A few years ago a friend of mine listened to Elvis Costello’s discography from start to finish, giving us his reactions as he went along. I have decided to forgive Daren Wang for having this great idea before me, and I now steal his idea in order to do the same thing with the Prince discography. I’ve been listening to a lot of Prince recently, anyway—OK, I listen to a lot of Prince frequently, but the anniversaries of his death, then birth, have increased my daily dosage of the Purple One.
Before I begin, I am sure you have questions. Like, do I have a certain time frame for this project? No, no I don’t. I’ll finish when I finish, and you’ll put up with my inconsistent timing.
You are probably also wondering if I mean everything in his discography? Everything? Rainbow Children? N-E-W-S? That thing he gave away in newspapers in England? Surely there are rides in Paisley Park that even the most devoted must skip? If I’m gonna do it, I’m gonna do it: as of now, my plan is to discuss all studio albums, skipping live bootlegs and various compilations, though I cannot guarantee you all entries will be long. I will listen to each album, start to finish, but there are times when even the most diehard fan must shrug, offer a few words of blunt assessment, and move on.
Are we ready, then? Dearly beloved, we are here today to get with this man called Prince…
For You
I confess, I had never listened to this whole album. After climbing onboard the Prince train with Purple Rain (which I saw twice the day it came out), I did work my way backward, but stopped with Dirty Mind. Something about his first two albums gave me the impression they wouldn’t be quite as good.
So? Were my instincts right about this one? Yes! That doesn’t mean the album isn’t a fascinating listen, since, as Prince will one day sing, “I’ve seen the future and it will be.” The album is early-Van-Halen short, for one thing—nine songs, just barely over half an hour. Knowing that there are double- and triple-albums in his future, and CDs that push the seventy-five minute mark, it feels compact and tight. What’s really fun, though, is playing “Spot all the trademark Prince sounds already present.” The opening track is just a minute of layers of stacked vocals that immediately made me think of the outro for “Darling Nikki,” and the first full track, “In Love,” is studded with catchy keyboard riffs and plenty of those staccato stab accents he’ll remain fond of for decades. “Soft and Wet,” with its fabulous bridge and straight-up sexual energy, will serve as a template for many (better) songs on his next few albums.

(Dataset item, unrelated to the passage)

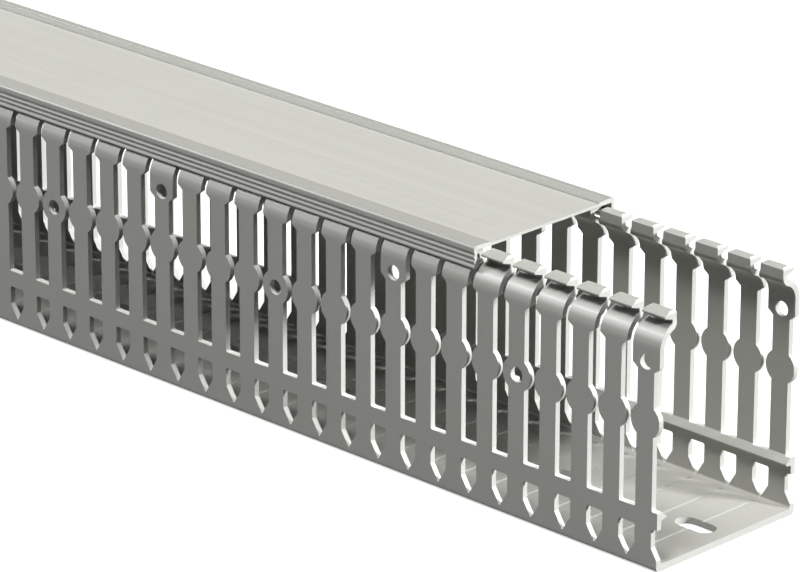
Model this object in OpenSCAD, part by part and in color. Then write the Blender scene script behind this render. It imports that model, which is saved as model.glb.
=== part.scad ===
// Slotted wire duct: a U-shaped PVC channel with punched finger walls, and a
// cover that snaps over the finger heads and slides along them.
// Millimetres, +X along the duct, +Z up.  The origin is the middle of the
// underside, halfway along the channel.

/* [Channel] */
// Number of finger pitches in the whole length (80 of 12.5 make the 1 m stock length)
pitches = 80; // [8:1:96]
// Spacing of the fingers along the duct
pitch = 12.5; // [11.5:0.1:16]
// Width of the channel over its two walls
duct_w = 60; // [40:1:120]
// Height of the closed duct, from the underside to the cover's top
duct_h = 80; // [70:1:120]
// Thickness of the finger walls
wall_t = 1.8; // [1.4:0.1:2.4]
// Thickness of the base
base_t = 2.1; // [1.5:0.1:3]
// Outer rounding of the bottom corners
foot_r = 1.2; // [0.4:0.1:2]
// Inner fillet between base and wall
fillet_r = 1.6; // [0.5:0.1:3]

/* [Rail] */
// Height of the rail's lower edge, the top of the break-out windows
rail_bottom = 12.9; // [11:0.1:18]
// Width of the solid rail between the windows and the finger slots
rail_h = 5.3; // [4:0.1:12]
// How far the snap rib on the rail's inner side stands out
rib_out = 2.1; // [1:0.1:3]
// Height of the rib where it leaves the wall
rib_root = 3.5; // [2.5:0.1:4]
// Height of the rib's blunt edge
rib_edge = 0.5; // [0.3:0.1:1]
// Height of the rib's root above the bottom of the finger slots
rib_rise = 0.3; // [0:0.1:1]
// Fall of the rib's upper slope from wall to edge
rib_fall = 1.9; // [1:0.1:2]
// Height at which a window's sides turn into its V
window_side = 7; // [5:0.1:9]
// Height of the V's point
window_tip = 1.8; // [1:0.1:3]
// Chamfer of a window's top corners
window_corner = 0.6; // [0.2:0.1:1]

/* [Fingers] */
// Width of the slot between two fingers
slot_w = 6.2; // [5:0.1:7.5]
// Distance from the sawn end to the first finger
end_gap = 2.2; // [1:0.1:3]
// Height of the bulges' middle
bulge_z = 45.2; // [38:0.2:50]
// Length of a bulge along the finger
bulge_l = 8.8; // [6:0.2:14]
// How far a bulge stands out on each side of its finger
bulge_out = 2.3; // [1:0.1:2.4]
// How far the shoulder stands out on each side of its finger
shoulder_out = 2; // [1:0.1:2.4]
// Depth of the shoulders' lower edge below the start of the bend
shoulder_depth = 1.2; // [0.5:0.1:3]
// Rise of the slanted underside of a shoulder
shoulder_rise = 1.5; // [0.5:0.1:3]

/* [Finger heads] */
// Outer radius of the inward bend
bend_r = 7.5; // [7:0.1:9]
// Depth of the bend's start below the cover's top
bend_depth = 12.7; // [12:0.1:16]
// Outer radius of the knee, where the finger turns up again into its head
knee_r = 2.6; // [2.2:0.1:3]
// Distance from the wall's outer face to the front of the lip
lip_in = 2.2; // [1.8:0.1:2.6]
// Distance from the wall's outer face to the bottom of the notch
notch_in = 5.4; // [5:0.1:5.6]
// Distance from the wall's outer face to the head's inner face
head_in = 7.1; // [6.8:0.1:7.4]
// Width of a head along the duct
head_w = 8.4; // [5:0.1:9]
// Thickness of a head over the notch
head_t = 2.5; // [2:0.1:3]
// Height of the lip's upright front edge
lip_h = 0.7; // [0.4:0.1:1.2]
// Fall of the head's top towards the lip
head_fall = 0.9; // [0:0.1:1.2]
// Width of that falling part of the top
fall_w = 2.4; // [1:0.1:2.8]
// Chamfer along the head's inner top edge
head_chamfer = 0.7; // [0.2:0.1:1]
// Height over which a finger narrows from its shoulders to its head
head_taper = 3.4; // [1:0.1:4]

/* [Retainer holes] */
// Diameter of the holes for wire retainers
retainer_d = 4.8; // [3:0.1:5.4]
// Number of fingers from one hole to the next, in turn high and low
retainer_step = 4; // [2:1:8]
// Depth of the high holes below the start of the bend
retainer_drop = 4.1; // [3.5:0.1:6]
// Height of shoulder below a high hole
hole_margin = 0.2; // [0:0.1:0.8]

/* [Base slots] */
// Width of the mounting slots
mount_w = 7; // [4:0.1:9]
// Length of the mounting slots
mount_l = 14; // [10:0.5:20]
// Number of finger pitches from one mounting slot to the next
mount_step = 4; // [2:1:8]
// Depth of the score lines across the base
score_d = 0.3; // [0.1:0.05:0.6]
// Width of the score lines
score_w = 0.8; // [0.4:0.1:1.5]

/* [Cover] */
// Thickness of the cover's panel
panel_t = 1.5; // [1:0.1:2]
// Thickness of the cover's skirts
skirt_t = 1.3; // [1:0.1:1.4]
// Height of the cover's skirts
skirt_h = 7; // [6.6:0.1:8]
// Radius of the cover's corners
cover_r = 1.2; // [0.5:0.1:2]
// Width of the ribbed band along each edge of the panel
band_w = 7.2; // [5:0.1:12]
// Spacing of the grooves in the bands and the skirts
groove_step = 1.6; // [1.2:0.1:1.8]
// Depth of the grooves
groove_d = 0.3; // [0.1:0.05:0.5]
// Depth of the first skirt groove below the rounded corner
groove_start = 0.6; // [0.4:0.1:1]
// Clearance between the cover and the finger heads
fit = 0.3; // [0.2:0.05:0.5]
// Height of the cover's hooks along the skirt
hook_h = 2.7; // [2:0.1:3]
// Overlap of a hook under a lip
hook_under = 1.4; // [0.8:0.1:1.8]
// Slant of the hook's tip
hook_slant = 0.2; // [0:0.1:0.6]
// Space between a hook's tip and the ceiling of the notch
hook_gap = 0.3; // [0.2:0.1:0.6]
// How far the cover is slid back from the channel's end
slid_back = 72.5; // [0:0.5:120]

/* [Hidden] */
$fn = 48;
past = 1;                                       // how far a cut runs past the surface
duct_l = pitches * pitch;
first_gap = duct_l / 2 - end_gap + slot_w / 2;  // middle of the gap at the +X end
rail_top = rail_bottom + rail_h;
bulge_r = (bulge_l * bulge_l / 4 + bulge_out * bulge_out) / (2 * bulge_out);
bend_z = duct_h - bend_depth;
head_top = duct_h - panel_t - fit;
lip_z = head_top - head_fall - lip_h;           // lower front edge of the lip
notch_z = head_top - head_t;                    // ceiling of the notch
retainer_z = bend_z - retainer_drop;
pad_z = retainer_z - retainer_d / 2 - hole_margin;
neck_z = notch_z - head_taper;

// The knee's circle touches the inner circle of the bend, sunk a little so that they cross.
sink = 0.06;
centres = bend_r - wall_t + knee_r;             // distance between the two circles' centres
centres_u = bend_r + knee_r - head_in;
knee_z = bend_z + sqrt(centres * centres - centres_u * centres_u) - sink;
touch_u = bend_r - (bend_r - wall_t) * centres_u / centres;
bend_past = 0.15;                               // how far the bend runs on past that touch
overlap = 0.5;                                  // how far the head's foot reaches into the bend

// A profile is drawn with u, the distance inward from the wall's outer face, and z.
// This sweeps each child along X, on both sides of the duct.
module along(l) {
  for (s = [0, 1], i = [0:$children - 1]) mirror([0, s, 0]) translate([0, -duct_w / 2, 0])
    rotate([90, 0, 90]) linear_extrude(l, center = true) children(i);
}

// Puts children drawn in (X, z) through both walls.
module through_walls() {
  rotate([90, 0, 0]) linear_extrude(duct_w + 2 * past, center = true) children();
}

// Base and foot, with the corner rounded outside and filleted inside.
module foot_section() {
  difference() {
    square([duct_w / 2, base_t + fillet_r]);
    translate([wall_t + fillet_r, base_t + fillet_r]) circle(fillet_r);
    translate([wall_t + fillet_r, base_t]) square([duct_w / 2, fillet_r + past]);
    difference() {
      translate([-past, -past]) square(foot_r + past);
      translate([foot_r, foot_r]) circle(foot_r);
    }
  }
}

module upright_section() {
  polygon([[0, base_t], [wall_t, base_t], [wall_t, bend_z], [0, bend_z]]);
}

// The snap rib along the inner side of the rail.
module rib_section() {
  top = rail_top + rib_rise;
  tip = wall_t + rib_out;
  polygon([[wall_t / 2, top], [wall_t, top], [tip, top - rib_fall],
    [tip, top - rib_fall - rib_edge], [wall_t, top - rib_root], [wall_t / 2, top - rib_root]]);
}

// The inward bend is an arc of the wall's thickness.
module bend_section() {
  intersection() {
    translate([bend_r, bend_z]) difference() {
      circle(bend_r);
      circle(bend_r - wall_t);
    }
    translate([0, bend_z]) square([touch_u + bend_past, bend_r + past]);
  }
}

// The head rises from the knee and reaches outward over the notch as a lip.
module head_section() {
  foot_u = touch_u - overlap;
  foot_z = knee_z - knee_r;
  difference() {
    polygon([[foot_u, foot_z], [foot_u, knee_z - knee_r / 2], [notch_in, knee_z - knee_r / 3],
      [notch_in, notch_z], [lip_in, lip_z], [lip_in, lip_z + lip_h], [lip_in + fall_w, head_top],
      [head_in - head_chamfer, head_top], [head_in, head_top - head_chamfer], [head_in, foot_z]]);
    difference() {
      translate([head_in - knee_r, foot_z - past]) square([knee_r + past, knee_r + past]);
      translate([head_in - knee_r, knee_z]) circle(knee_r);
    }
  }
}

// The gap between two fingers, as half widths over the height.  A bulge is an arc of a circle.
module gap(right_hole, left_hole, right_finger = true, left_finger = true) {
  h = slot_w / 2;
  right = gap_side(right_hole, h);
  left = gap_side(left_hole, h);
  difference() {
    polygon(concat(right_finger ? right : open_side(h),
      flipped(left_finger ? left : open_side(h))));
    for (s = [right_finger ? 1 : 0, left_finger ? -1 : 0]) if (s != 0)
      translate([s * (h - bulge_out + bulge_r), bulge_z]) circle(bulge_r);
  }
}

function gap_side(high_hole, h) = let (z = high_hole ? pad_z : bend_z - shoulder_depth)
  [[h, rail_top], [h, z], [h - shoulder_out, z + shoulder_rise], [h - shoulder_out, neck_z],
    [(pitch - head_w) / 2, notch_z], [(pitch - head_w) / 2, duct_h]];
function open_side(h) = [[h, rail_top], [h, duct_h]];
function flipped(p) = [for (i = [len(p) - 1:-1:0]) [-p[i][0], p[i][1]]];

// The break-out window below each gap.
module window() {
  h = slot_w / 2;
  c = window_corner;
  polygon([[-h, rail_bottom - c], [c - h, rail_bottom], [h - c, rail_bottom],
    [h, rail_bottom - c], [h, window_side], [0, window_tip], [-h, window_side]]);
}

// Finger 0 is the first at the +X end; every second hole sits high, in the shoulder.
function has_high_hole(finger) = finger % (2 * retainer_step) == 0;

module finger_gaps() {
  for (i = [0:pitches]) translate([first_gap - i * pitch, 0]) {
    gap(has_high_hole(i - 1), has_high_hole(i), i > 0, i < pitches);
    window();
  }
}

module retainer_holes() {
  for (i = [0:retainer_step:pitches - 1])
    translate([first_gap - pitch / 2 - i * pitch, 0, has_high_hole(i) ? retainer_z : bulge_z])
      rotate([90, 0, 0]) cylinder(d = retainer_d, h = duct_w + 2 * past, center = true);
}

module mounting_slots() {
  for (i = [1:mount_step:pitches - 1]) translate([first_gap - i * pitch, 0, -past]) {
    for (s = [-1, 1]) translate([s * (mount_l - mount_w) / 2, 0, 0])
      cylinder(d = mount_w, h = base_t + 2 * past);
    translate([-(mount_l - mount_w) / 2, -mount_w / 2, 0])
      cube([mount_l - mount_w, mount_w, base_t + 2 * past]);
  }
}

// Shallow V grooves across the base under each gap, where the channel is cut to length.
module score_lines() {
  w = duct_w - 2 * (wall_t + fillet_r + score_w);
  for (i = [1:pitches - 1]) translate([first_gap - i * pitch, 0, base_t])
    rotate([90, 0, 0]) linear_extrude(w, center = true)
      polygon([[-score_w, score_d], [score_w, score_d], [0, -score_d]]);
}

module channel() color("#939388") difference() {
  along(duct_l) {
    foot_section();
    upright_section();
    rib_section();
    bend_section();
    head_section();
  }
  through_walls() finger_gaps();
  retainer_holes();
  mounting_slots();
  score_lines();
}

// Half of the cover: panel, rounded corner, skirt and the hook under the finger lips.
module cover_section() {
  difference() {
    translate([0, duct_h - skirt_h]) square([duct_w / 2, skirt_h]);
    translate([skirt_t, 0]) square([duct_w, duct_h - panel_t]);
    difference() {
      translate([-past, duct_h - cover_r]) square(cover_r + past);
      translate([cover_r, duct_h - cover_r]) circle(cover_r);
    }
    for (i = [0:2]) translate([0, duct_h - cover_r - groove_start - i * groove_step]) groove();
    for (i = [0:1]) translate([band_w - i * groove_step, duct_h]) groove();
  }
}

module hook_section() {
  tip = lip_in + hook_under;
  top = notch_z - hook_gap;
  polygon([[skirt_t / 2, notch_z - hook_h + hook_gap], [skirt_t, notch_z - hook_h + hook_gap],
    [tip - hook_slant, top - 2 * hook_gap], [tip, top], [skirt_t, notch_z + hook_gap],
    [skirt_t / 2, notch_z + hook_gap]]);
}

module groove() { rotate(45) square(groove_d * sqrt(2), center = true); }

module cover() color("#a5a59b")
  translate([-slid_back, 0, 0]) along(duct_l) {
    cover_section();
    hook_section();
  }

channel();
cover();
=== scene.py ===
# %% [markdown]
# # A slotted wire duct in rigid PVC
#
# The object is a U-shaped channel with fingers along both walls, and a cover that
# snaps over the heads of the fingers.  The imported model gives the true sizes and
# the way that the cover slides.  This lesson dresses it: it makes both pieces again
# with the small roundings and steps that catch the light, and gives them the two
# finishes of such a duct, smooth where the die formed it and matt where a tool cut it.
# The cut faces are drawn in a paler grey, which is a painted highlight, and the bands
# on the cover's top in a darker grey, which is painted shade.

# %% The frame
import math

import bmesh
import bpy
from mathutils import Matrix, Vector


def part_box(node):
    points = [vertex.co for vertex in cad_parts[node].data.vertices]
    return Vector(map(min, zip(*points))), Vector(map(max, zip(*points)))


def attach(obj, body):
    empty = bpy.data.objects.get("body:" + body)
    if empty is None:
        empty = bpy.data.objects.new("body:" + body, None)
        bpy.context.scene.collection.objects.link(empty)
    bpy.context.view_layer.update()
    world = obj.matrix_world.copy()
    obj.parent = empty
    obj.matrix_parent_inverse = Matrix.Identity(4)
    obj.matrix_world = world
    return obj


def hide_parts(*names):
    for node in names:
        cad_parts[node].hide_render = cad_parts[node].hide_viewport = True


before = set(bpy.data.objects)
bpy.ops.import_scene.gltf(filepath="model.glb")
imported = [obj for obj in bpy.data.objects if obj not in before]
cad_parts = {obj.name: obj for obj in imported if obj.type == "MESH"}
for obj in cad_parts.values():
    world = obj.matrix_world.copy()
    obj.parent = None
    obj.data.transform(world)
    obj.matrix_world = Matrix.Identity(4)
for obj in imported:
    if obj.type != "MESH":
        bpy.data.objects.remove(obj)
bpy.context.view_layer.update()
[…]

As tight and compact as it feels, For You nonetheless drags after “Soft and Wet.” The extended jam at the end of “Just as Long as We’re Together” is a yawner, and most of the second half of the album feels like well-constructed filler, a talented player and producer in search of some better songs. Something about “My Love is Forever” is too slick, too wafer-thin: I kept thinking of some musical montage from a late-70s B-movie, Goldie and Chevy walking down the street being silly.
But lying in wait at the end of the record is its most interesting surprise, an almost prog-like number called “I’m Yours.” It starts with a bass lick that it makes it clear our man studied Larry Graham’s work, before quickly giving way to the first real guitar squeals on the whole album. The rhythms are more complicated, more energetic, and those slashing and burning guitars only stop to take brief pauses, which means the average chorus can be forgiven—it’s just treading a little water before more guitars are let loose to carry us away. It’s not like anything else on the album. The outro doesn’t really go anywhere, but it doesn’t have to; for the first time on the record it really feels like Prince is toying with us, making it clear that he can really do anything, and that following him for the ride will be worth it.